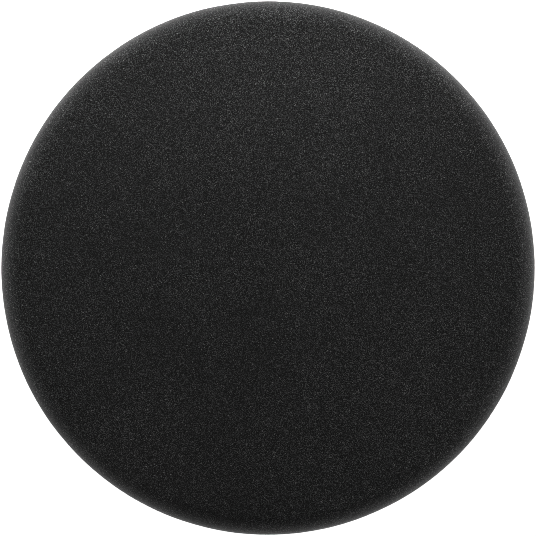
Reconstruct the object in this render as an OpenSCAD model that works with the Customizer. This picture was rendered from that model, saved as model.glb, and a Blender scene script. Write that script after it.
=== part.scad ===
// Foam polishing pad with a hook-and-loop backing.
// The pad lies on its loop side: z = 0 is the plane of the loop tips, +Z points
// to the polishing face, and the origin is the centre of the loop side.
// All lengths are in millimetres.

/* [Foam body] */
// Diameter of the foam at its widest line
foam_d = 150; // [75:1:230]
// Thickness of the foam, from the backing to the polishing face
foam_t = 25; // [16:0.5:50]
// Radius of the rounded rim around the polishing face
face_rim_r = 6.6; // [2:0.2:10]
// Radius of the small rounded edge around the back of the foam
back_edge_r = 1.5; // [0.5:0.1:3]
// Angle by which the side wall leans in towards the back, in degrees
wall_lean = 8; // [0:1:20]

/* [Adhesive film] */
// Thickness of the hot-melt film that bonds the fabric to the foam
adhesive_t = 0.3; // [0.1:0.05:1]
// Distance from the fabric's edge in to the film's edge
adhesive_inset = 0.5; // [0:0.1:3]

/* [Loop fabric] */
// Distance from the edge of the foam's flat back in to the fabric's edge
fabric_inset = 1.2; // [0:0.1:10]
// Thickness of the knitted ground cloth
cloth_t = 0.5; // [0.2:0.05:1.5]
// Height of the loop pile under the cloth
pile_h = 1.8; // [0.8:0.1:4]
// Distance from the cloth's edge in to the outermost loops
pile_inset = 0.3; // [0:0.1:2]

/* [Hidden] */
$fn = 180;

// Heights of the faces that the layers share
pile_z = 0;
cloth_z = pile_z + pile_h;
adhesive_z = cloth_z + cloth_t;
foam_z = adhesive_z + adhesive_t;
face_z = foam_z + foam_t;

// Rim circle: it touches the polishing face, and its outermost point is the widest line
rim_x = foam_d / 2 - face_rim_r;
rim_z = face_z - face_rim_r;

// Points of the section where the rim circle runs into the leaning wall, and where
// the back edge circle touches that wall and the flat back
wall_normal = [cos(wall_lean), -sin(wall_lean)];
wall_top = [rim_x, rim_z] + face_rim_r * wall_normal;
back_edge_z = foam_z + back_edge_r;
back_edge_x = wall_top[0]
    + ((back_edge_z - wall_top[1]) * sin(wall_lean) - back_edge_r) / cos(wall_lean);
wall_foot = [back_edge_x, back_edge_z] + back_edge_r * wall_normal;

// Radii of the round layers, each worked out from the one that it is bonded to
fabric_r = back_edge_x - fabric_inset;
adhesive_r = fabric_r - adhesive_inset;
pile_r = fabric_r - pile_inset;

// Half section of the foam: straight faces joined by two arcs
module foam_section() {
    polygon([
        [0, foam_z],
        [back_edge_x, foam_z],
        [back_edge_x, back_edge_z],
        wall_foot,
        wall_top,
        [rim_x, rim_z],
        [rim_x, face_z],
        [0, face_z]
    ]);
    translate([back_edge_x, back_edge_z])
        circle(r = back_edge_r);
    translate([rim_x, rim_z])
        circle(r = face_rim_r);
}

// A flat round layer
module layer(r, z, t) {
    translate([0, 0, z])
        cylinder(r = r, h = t);
}

// Open-cell foam disc with the polishing face on top
module foam_body() {
    color([0.14, 0.14, 0.14])
        rotate_extrude()
            foam_section();
}

// Hot-melt film between the foam and the fabric
module adhesive_film() {
    color([0.75, 0.72, 0.62])
        layer(adhesive_r, adhesive_z, adhesive_t);
}

// Knitted ground of the loop fabric
module ground_cloth() {
    color([0.10, 0.10, 0.11])
        layer(fabric_r, cloth_z, cloth_t);
}

// Envelope of the brushed loops that a hook plate grips
module loop_pile() {
    color([0.07, 0.07, 0.08])
        layer(pile_r, pile_z, pile_h);
}

foam_body();
adhesive_film();
ground_cloth();
loop_pile();
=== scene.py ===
"""Looks of the foam polishing pad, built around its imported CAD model.

The pad lies on its loops, with its polishing face up. Lengths are in metres.
"""

import math

import bpy
import numpy as np
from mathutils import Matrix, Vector, noise
from mathutils.geometry import delaunay_2d_cdt


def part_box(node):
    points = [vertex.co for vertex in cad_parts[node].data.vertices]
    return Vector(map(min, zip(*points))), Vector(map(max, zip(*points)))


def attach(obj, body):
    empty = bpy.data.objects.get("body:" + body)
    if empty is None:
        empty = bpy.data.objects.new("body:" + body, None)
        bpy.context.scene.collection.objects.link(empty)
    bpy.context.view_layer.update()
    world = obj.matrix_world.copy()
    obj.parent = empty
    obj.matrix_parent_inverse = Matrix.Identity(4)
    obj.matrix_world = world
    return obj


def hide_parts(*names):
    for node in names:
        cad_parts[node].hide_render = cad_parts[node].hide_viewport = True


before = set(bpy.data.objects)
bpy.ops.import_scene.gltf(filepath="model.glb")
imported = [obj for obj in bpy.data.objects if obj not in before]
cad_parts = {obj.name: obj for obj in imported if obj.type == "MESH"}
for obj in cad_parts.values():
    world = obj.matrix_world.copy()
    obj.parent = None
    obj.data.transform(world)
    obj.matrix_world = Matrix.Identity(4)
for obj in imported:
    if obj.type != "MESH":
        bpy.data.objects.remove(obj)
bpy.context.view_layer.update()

MM = 0.001
rng = np.random.default_rng(7)

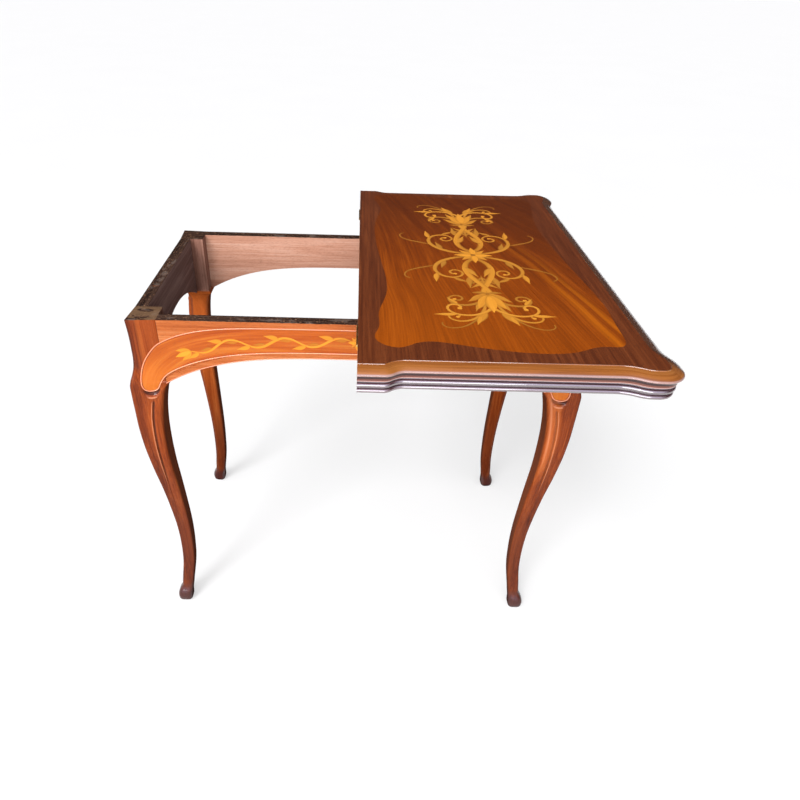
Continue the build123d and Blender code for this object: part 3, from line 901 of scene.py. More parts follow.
@dataclass
class FrameSide:
    """One side of the frame: the curved veneer panel that runs down onto both legs, and its strings.

    The two tables give the panel's edges on a leg as insets from the frame's corner and heights.
    """

    side: Side
    leg: Leg
    rail_setback: float = 0.004
    leg_post: float = 0.050
    frame_height: float = 0.7185
    arch_end: float = 0.593
    veneer_rise: float = 0.00035
    edge_sink: float = 0.0002
    back_sink: float = 0.0006
    string_radius: float = 0.00105
    bead_radius: float = 0.0009
    edge_points: int = 110
    face_points: int = 48
    back_points: int = 6
    string_points: int = 620
    upper_on_leg: tuple[Row, ...] = (
        (0.0447, 0.671), (0.0375, 0.6643), (0.031, 0.6566), (0.024, 0.6468), (0.0186, 0.6376),
        (0.0142, 0.627), (0.0113, 0.616), (0.0096, 0.603), (0.0102, 0.5922), (0.0132, 0.5856),
        (0.018, 0.5825), (0.023, 0.5816),
    )
    lower_on_leg: tuple[Row, ...] = (
        (0.0462, 0.6042), (0.0422, 0.5985), (0.0388, 0.5922), (0.0362, 0.5868), (0.033, 0.5832),
        (0.029, 0.5818), (0.025, 0.5816),
    )

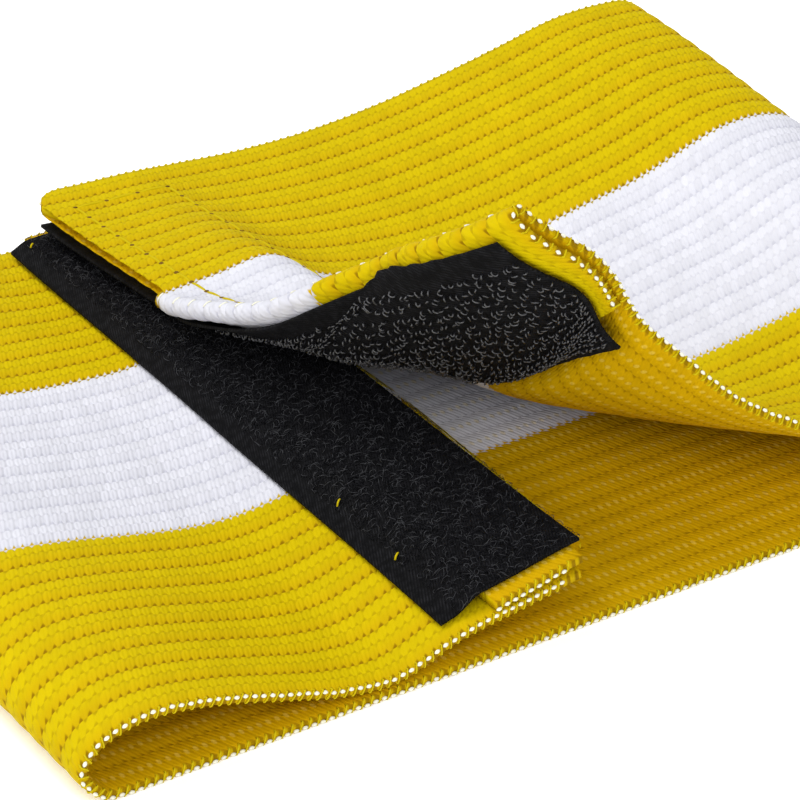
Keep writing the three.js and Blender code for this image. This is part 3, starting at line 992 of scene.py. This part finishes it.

------------

• [What you will do] Transcribe, exactly and exclusively, the run of lines that opens with the line bearing "face on top" and closes with the line bearing "before = set(bpy.data.objects)".

• [Task response]
// Open-cell foam disc with the polishing face on top
module foam_body() {
    color([0.14, 0.14, 0.14])
        rotate_extrude()
            foam_section();
}

// Hot-melt film between the foam and the fabric
module adhesive_film() {
    color([0.75, 0.72, 0.62])
        layer(adhesive_r, adhesive_z, adhesive_t);
}

// Knitted ground of the loop fabric
module ground_cloth() {
    color([0.10, 0.10, 0.11])
        layer(fabric_r, cloth_z, cloth_t);
}

// Envelope of the brushed loops that a hook plate grips
module loop_pile() {
    color([0.07, 0.07, 0.08])
        layer(pile_r, pile_z, pile_h);
}

foam_body();
adhesive_film();
ground_cloth();
loop_pile();
=== scene.py ===
"""Looks of the foam polishing pad, built around its imported CAD model.

The pad lies on its loops, with its polishing face up. Lengths are in metres.
"""

import math

import bpy
import numpy as np
from mathutils import Matrix, Vector, noise
from mathutils.geometry import delaunay_2d_cdt


def part_box(node):
    points = [vertex.co for vertex in cad_parts[node].data.vertices]
    return Vector(map(min, zip(*points))), Vector(map(max, zip(*points)))


def attach(obj, body):
    empty = bpy.data.objects.get("body:" + body)
    if empty is None:
        empty = bpy.data.objects.new("body:" + body, None)
        bpy.context.scene.collection.objects.link(empty)
    bpy.context.view_layer.update()
    world = obj.matrix_world.copy()
    obj.parent = empty
    obj.matrix_parent_inverse = Matrix.Identity(4)
    obj.matrix_world = world
    return obj


def hide_parts(*names):
    for node in names:
        cad_parts[node].hide_render = cad_parts[node].hide_viewport = True


before = set(bpy.data.objects)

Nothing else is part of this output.